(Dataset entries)
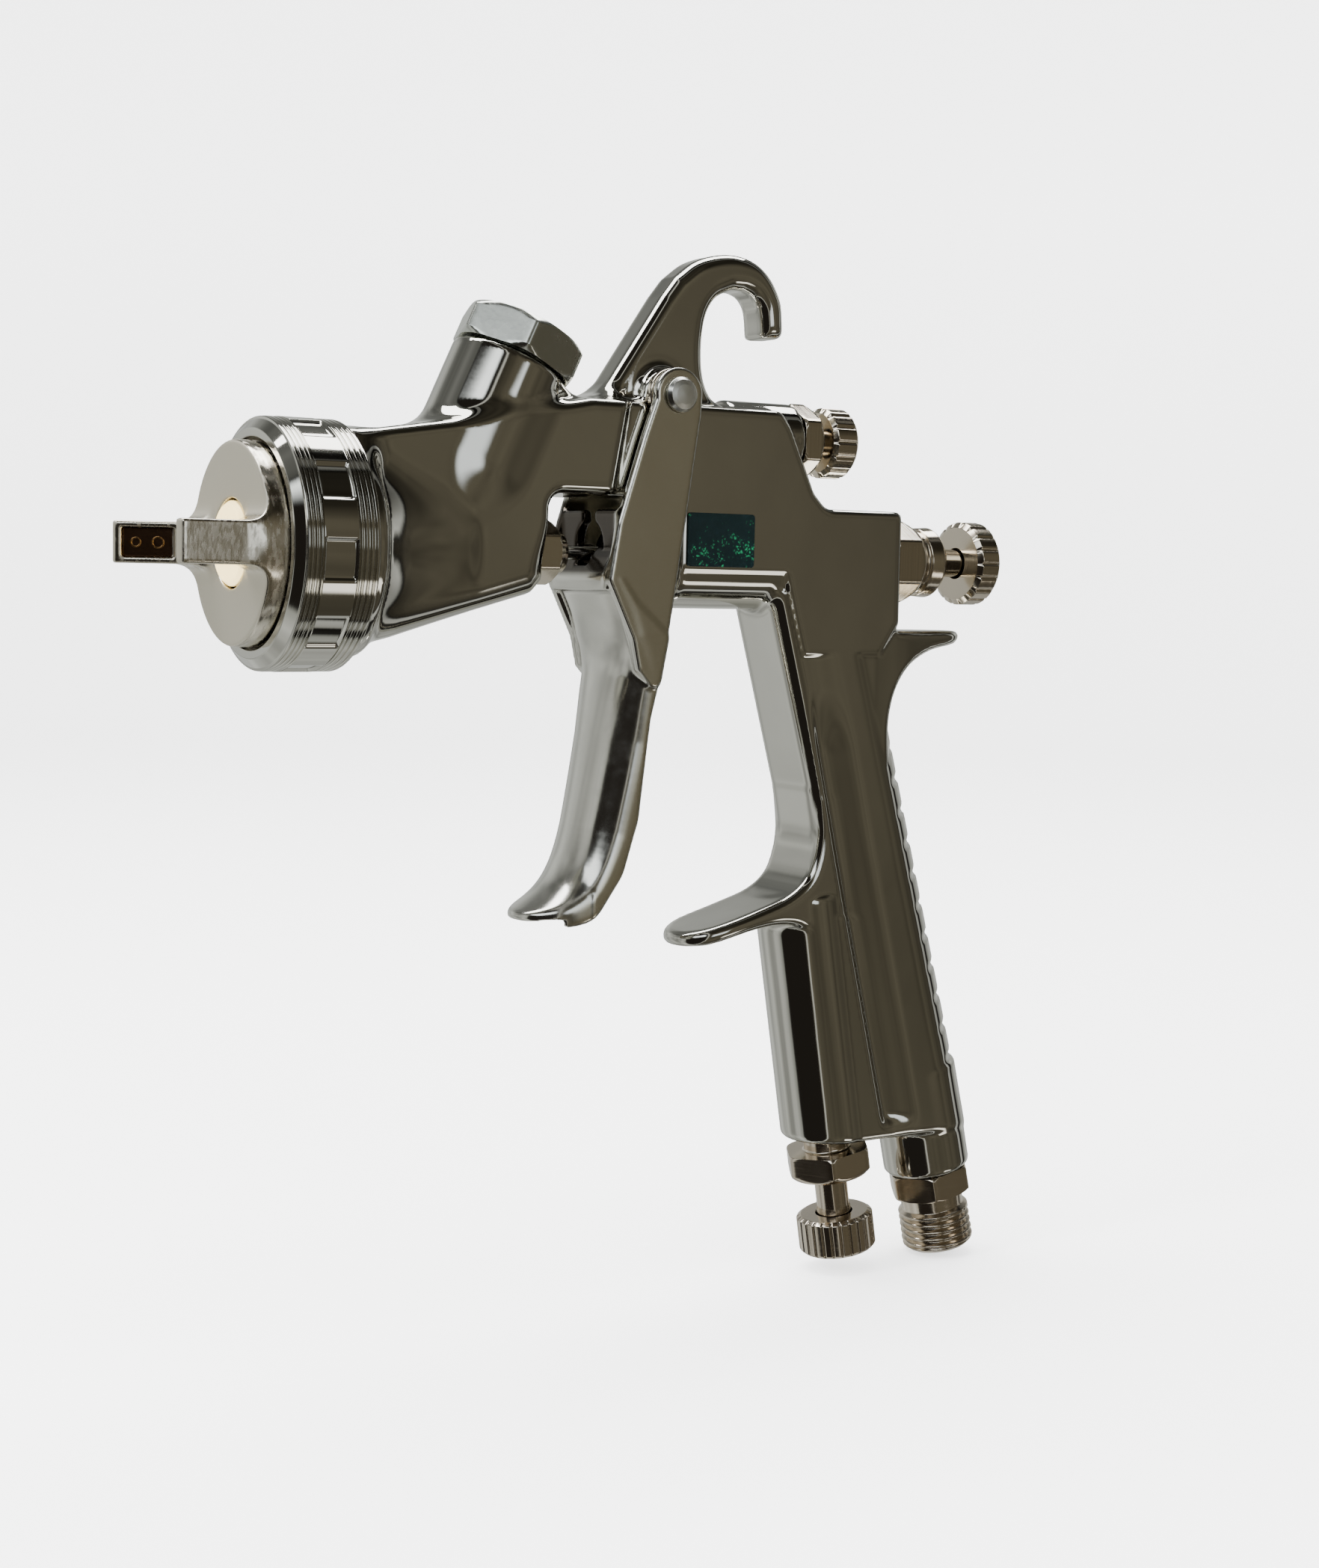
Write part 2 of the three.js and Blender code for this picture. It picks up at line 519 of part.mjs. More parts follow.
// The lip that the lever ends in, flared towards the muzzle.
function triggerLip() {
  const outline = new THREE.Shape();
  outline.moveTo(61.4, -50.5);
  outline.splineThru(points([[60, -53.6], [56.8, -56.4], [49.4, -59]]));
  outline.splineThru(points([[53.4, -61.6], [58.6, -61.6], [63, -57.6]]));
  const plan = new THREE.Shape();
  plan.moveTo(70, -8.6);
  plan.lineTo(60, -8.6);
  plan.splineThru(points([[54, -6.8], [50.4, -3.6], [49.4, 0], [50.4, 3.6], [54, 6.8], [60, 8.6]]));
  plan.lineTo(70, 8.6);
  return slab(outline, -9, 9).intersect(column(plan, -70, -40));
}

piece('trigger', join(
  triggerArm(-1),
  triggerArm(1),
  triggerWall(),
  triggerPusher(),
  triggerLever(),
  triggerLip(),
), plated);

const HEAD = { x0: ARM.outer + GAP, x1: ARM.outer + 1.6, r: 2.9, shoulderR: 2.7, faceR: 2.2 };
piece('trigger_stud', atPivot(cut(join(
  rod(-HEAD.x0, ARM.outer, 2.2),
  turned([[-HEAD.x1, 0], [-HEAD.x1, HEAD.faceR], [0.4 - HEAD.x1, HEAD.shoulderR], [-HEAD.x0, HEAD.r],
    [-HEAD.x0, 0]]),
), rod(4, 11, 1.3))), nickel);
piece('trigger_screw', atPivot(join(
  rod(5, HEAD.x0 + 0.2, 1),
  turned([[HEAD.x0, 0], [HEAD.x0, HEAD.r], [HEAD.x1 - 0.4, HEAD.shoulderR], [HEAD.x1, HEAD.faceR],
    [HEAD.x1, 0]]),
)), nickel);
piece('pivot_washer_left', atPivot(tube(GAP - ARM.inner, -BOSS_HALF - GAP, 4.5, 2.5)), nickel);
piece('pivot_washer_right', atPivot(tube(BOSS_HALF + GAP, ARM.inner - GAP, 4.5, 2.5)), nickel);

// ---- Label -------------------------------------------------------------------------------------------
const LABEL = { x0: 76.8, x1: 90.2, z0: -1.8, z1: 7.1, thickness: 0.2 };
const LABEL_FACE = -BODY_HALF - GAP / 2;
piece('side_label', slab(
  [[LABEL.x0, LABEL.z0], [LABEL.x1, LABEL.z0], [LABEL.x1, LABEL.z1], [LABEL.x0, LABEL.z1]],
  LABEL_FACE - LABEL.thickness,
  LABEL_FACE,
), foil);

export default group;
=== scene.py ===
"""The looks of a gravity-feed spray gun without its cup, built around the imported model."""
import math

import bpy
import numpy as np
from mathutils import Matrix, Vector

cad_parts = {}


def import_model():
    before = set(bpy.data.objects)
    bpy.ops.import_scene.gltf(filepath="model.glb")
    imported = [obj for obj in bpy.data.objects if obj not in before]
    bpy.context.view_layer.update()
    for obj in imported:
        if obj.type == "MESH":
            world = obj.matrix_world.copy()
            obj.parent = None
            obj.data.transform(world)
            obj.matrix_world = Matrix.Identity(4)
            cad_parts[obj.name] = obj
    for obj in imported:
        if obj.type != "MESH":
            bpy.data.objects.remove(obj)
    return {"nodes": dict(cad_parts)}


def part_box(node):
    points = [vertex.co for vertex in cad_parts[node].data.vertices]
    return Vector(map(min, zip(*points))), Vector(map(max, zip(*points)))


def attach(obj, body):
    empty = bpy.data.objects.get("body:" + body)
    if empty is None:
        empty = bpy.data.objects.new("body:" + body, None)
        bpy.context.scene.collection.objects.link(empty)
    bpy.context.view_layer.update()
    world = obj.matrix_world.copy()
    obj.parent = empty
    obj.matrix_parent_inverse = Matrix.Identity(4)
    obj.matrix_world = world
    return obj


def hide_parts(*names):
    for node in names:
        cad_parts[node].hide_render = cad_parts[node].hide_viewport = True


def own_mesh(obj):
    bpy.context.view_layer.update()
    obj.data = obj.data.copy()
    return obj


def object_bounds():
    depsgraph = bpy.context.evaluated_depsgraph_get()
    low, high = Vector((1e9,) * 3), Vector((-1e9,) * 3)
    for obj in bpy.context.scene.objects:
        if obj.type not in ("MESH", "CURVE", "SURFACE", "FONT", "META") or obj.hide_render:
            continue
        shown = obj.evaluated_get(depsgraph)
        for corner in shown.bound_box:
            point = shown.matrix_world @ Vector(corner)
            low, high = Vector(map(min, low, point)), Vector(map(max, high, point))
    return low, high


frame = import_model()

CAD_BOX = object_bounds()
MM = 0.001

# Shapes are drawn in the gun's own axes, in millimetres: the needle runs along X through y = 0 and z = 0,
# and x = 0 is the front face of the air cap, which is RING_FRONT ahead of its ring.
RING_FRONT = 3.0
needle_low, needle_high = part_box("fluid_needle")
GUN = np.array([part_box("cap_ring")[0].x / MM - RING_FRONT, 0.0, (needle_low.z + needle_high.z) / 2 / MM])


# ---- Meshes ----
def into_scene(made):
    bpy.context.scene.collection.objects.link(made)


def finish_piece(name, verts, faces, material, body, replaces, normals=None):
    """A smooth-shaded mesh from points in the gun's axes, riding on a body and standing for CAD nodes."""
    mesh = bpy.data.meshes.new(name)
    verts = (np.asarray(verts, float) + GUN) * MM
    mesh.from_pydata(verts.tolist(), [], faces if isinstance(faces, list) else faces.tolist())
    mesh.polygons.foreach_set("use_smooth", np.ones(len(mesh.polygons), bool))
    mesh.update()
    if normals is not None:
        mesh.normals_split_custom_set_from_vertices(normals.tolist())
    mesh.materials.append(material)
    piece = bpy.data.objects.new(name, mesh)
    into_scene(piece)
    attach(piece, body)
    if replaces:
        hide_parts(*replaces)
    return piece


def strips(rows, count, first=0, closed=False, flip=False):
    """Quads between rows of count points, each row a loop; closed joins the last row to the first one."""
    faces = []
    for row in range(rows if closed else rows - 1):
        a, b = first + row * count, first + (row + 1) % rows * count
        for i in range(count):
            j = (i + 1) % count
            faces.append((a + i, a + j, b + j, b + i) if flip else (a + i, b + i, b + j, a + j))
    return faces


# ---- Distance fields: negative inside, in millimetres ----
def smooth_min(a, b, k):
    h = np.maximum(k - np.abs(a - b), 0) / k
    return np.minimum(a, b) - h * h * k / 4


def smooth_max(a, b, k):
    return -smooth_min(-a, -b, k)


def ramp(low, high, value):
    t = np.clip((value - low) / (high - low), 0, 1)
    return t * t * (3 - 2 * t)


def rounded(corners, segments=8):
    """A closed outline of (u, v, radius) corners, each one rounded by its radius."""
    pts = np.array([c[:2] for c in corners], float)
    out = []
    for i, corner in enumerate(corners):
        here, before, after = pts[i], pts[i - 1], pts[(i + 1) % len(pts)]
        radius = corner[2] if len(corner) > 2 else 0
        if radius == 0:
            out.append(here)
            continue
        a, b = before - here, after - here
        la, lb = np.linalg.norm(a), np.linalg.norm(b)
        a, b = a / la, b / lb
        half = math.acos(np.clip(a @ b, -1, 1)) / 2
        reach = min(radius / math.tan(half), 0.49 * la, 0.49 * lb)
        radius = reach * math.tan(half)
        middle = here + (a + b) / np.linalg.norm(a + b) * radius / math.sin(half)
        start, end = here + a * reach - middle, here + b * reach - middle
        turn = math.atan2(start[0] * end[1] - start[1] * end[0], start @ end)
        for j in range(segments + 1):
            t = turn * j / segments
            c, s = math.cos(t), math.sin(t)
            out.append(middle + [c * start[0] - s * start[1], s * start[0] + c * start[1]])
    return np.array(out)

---

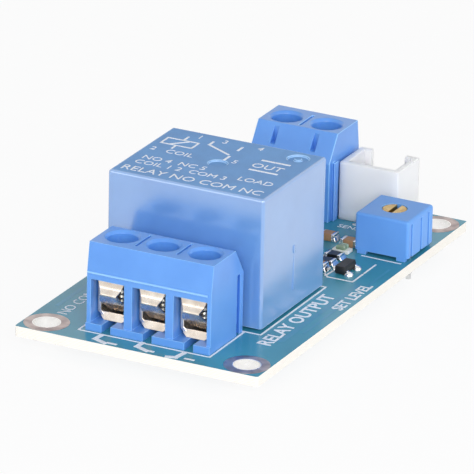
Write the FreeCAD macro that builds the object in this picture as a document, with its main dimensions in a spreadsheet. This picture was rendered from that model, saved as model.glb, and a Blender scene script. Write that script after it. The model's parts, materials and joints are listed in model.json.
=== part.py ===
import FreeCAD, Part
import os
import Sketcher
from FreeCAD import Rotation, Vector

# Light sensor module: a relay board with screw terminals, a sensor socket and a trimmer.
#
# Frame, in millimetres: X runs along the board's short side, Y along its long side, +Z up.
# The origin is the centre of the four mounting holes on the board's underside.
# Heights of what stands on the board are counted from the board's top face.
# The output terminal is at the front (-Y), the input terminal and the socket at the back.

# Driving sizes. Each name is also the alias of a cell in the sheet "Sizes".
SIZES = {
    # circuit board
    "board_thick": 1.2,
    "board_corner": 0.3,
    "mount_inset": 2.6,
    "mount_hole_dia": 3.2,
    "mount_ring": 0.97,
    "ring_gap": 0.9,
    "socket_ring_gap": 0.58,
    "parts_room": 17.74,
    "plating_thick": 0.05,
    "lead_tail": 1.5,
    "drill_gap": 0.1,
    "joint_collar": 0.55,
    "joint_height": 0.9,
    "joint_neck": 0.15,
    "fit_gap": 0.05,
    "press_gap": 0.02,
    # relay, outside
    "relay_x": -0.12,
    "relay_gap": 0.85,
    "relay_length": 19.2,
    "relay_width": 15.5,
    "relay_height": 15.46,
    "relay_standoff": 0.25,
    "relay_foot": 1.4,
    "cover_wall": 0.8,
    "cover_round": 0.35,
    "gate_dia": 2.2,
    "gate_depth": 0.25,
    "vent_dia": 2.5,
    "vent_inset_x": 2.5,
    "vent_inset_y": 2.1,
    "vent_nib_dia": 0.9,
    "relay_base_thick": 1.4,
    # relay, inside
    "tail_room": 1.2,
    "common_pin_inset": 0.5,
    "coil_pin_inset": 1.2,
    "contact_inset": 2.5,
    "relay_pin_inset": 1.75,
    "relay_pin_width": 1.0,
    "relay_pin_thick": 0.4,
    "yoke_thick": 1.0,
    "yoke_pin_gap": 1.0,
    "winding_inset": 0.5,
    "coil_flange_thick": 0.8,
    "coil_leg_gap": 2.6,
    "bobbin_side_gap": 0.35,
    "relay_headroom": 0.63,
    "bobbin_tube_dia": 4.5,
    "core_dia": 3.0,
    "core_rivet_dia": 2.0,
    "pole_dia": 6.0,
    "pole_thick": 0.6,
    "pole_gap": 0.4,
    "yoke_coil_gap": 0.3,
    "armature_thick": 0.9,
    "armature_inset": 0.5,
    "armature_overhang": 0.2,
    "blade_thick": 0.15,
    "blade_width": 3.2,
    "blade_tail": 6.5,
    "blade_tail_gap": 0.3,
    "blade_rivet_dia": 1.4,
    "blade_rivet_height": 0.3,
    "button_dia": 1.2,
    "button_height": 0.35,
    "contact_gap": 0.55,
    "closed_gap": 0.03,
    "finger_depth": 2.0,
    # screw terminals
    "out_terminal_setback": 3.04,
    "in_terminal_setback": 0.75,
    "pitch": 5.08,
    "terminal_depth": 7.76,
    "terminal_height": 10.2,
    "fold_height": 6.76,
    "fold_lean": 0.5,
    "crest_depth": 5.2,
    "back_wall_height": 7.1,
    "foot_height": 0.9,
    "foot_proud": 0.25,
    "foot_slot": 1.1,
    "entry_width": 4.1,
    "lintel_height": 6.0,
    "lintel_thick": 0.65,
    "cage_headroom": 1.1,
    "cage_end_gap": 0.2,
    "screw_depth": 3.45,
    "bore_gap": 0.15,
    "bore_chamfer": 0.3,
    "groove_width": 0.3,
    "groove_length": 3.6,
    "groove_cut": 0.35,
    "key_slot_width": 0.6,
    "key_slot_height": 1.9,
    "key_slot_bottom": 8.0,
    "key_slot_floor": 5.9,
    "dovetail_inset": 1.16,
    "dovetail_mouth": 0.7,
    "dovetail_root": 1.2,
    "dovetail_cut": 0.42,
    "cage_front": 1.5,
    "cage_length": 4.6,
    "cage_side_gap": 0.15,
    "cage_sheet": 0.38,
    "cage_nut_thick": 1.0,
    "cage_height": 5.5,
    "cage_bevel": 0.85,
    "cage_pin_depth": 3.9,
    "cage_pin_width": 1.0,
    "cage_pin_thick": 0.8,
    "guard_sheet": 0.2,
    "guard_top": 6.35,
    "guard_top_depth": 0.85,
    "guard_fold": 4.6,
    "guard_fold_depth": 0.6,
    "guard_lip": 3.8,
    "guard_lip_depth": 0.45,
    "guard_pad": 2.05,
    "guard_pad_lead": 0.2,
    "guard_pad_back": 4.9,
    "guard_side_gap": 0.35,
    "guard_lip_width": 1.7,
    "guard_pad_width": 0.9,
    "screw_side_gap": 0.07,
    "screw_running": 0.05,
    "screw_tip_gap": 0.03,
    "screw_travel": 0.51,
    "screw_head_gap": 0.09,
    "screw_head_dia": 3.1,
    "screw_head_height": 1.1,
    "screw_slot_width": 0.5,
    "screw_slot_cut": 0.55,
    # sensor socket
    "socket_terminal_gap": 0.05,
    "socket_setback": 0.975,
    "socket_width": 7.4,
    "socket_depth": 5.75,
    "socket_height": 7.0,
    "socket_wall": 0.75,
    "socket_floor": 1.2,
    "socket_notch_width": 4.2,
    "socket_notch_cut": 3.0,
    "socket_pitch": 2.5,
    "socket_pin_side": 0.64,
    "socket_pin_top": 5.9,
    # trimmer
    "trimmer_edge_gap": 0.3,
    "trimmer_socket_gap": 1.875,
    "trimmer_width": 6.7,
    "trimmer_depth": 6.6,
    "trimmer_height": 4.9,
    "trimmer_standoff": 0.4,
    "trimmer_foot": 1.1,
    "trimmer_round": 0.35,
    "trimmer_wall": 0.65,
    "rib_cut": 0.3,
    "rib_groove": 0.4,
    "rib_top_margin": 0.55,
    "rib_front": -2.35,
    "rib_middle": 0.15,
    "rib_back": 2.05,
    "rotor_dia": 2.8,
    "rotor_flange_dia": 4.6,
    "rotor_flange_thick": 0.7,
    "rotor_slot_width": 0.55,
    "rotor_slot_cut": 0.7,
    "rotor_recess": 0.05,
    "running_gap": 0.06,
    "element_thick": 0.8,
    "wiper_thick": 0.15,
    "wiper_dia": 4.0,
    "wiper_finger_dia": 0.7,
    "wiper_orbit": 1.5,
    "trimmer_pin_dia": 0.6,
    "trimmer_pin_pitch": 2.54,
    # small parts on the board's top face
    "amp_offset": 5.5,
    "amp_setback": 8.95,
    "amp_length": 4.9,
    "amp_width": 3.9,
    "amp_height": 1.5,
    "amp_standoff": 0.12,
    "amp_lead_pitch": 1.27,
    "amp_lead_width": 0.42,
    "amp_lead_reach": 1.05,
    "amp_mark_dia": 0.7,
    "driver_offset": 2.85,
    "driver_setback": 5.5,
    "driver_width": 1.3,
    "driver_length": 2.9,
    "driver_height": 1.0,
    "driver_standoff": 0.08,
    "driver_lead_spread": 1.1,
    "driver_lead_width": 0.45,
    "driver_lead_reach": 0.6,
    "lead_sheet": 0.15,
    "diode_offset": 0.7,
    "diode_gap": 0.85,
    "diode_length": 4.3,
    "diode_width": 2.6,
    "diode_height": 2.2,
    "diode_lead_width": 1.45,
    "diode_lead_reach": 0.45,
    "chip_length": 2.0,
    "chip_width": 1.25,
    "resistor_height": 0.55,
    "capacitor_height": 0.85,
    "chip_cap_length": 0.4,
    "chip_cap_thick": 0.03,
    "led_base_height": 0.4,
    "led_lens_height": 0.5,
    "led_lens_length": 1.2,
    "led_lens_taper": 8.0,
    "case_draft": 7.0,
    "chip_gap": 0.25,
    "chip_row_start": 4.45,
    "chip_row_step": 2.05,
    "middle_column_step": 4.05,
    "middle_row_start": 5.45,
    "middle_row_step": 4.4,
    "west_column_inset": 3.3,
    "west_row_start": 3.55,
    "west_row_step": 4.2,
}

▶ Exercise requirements
Write out exactly the lines running from the line containing "if obj.type not" to the line containing "return piece", with both of those lines included.

▶ Expected output
        if obj.type not in ("MESH", "CURVE", "SURFACE", "FONT", "META") or obj.hide_render:
            continue
        shown = obj.evaluated_get(depsgraph)
        for corner in shown.bound_box:
            point = shown.matrix_world @ Vector(corner)
            low, high = Vector(map(min, low, point)), Vector(map(max, high, point))
    return low, high


frame = import_model()

CAD_BOX = object_bounds()
MM = 0.001

# Shapes are drawn in the gun's own axes, in millimetres: the needle runs along X through y = 0 and z = 0,
# and x = 0 is the front face of the air cap, which is RING_FRONT ahead of its ring.
RING_FRONT = 3.0
needle_low, needle_high = part_box("fluid_needle")
GUN = np.array([part_box("cap_ring")[0].x / MM - RING_FRONT, 0.0, (needle_low.z + needle_high.z) / 2 / MM])


# ---- Meshes ----
def into_scene(made):
    bpy.context.scene.collection.objects.link(made)


def finish_piece(name, verts, faces, material, body, replaces, normals=None):
    """A smooth-shaded mesh from points in the gun's axes, riding on a body and standing for CAD nodes."""
    mesh = bpy.data.meshes.new(name)
    verts = (np.asarray(verts, float) + GUN) * MM
    mesh.from_pydata(verts.tolist(), [], faces if isinstance(faces, list) else faces.tolist())
    mesh.polygons.foreach_set("use_smooth", np.ones(len(mesh.polygons), bool))
    mesh.update()
    if normals is not None:
        mesh.normals_split_custom_set_from_vertices(normals.tolist())
    mesh.materials.append(material)
    piece = bpy.data.objects.new(name, mesh)
    into_scene(piece)
    attach(piece, body)
    if replaces:
        hide_parts(*replaces)
    return piece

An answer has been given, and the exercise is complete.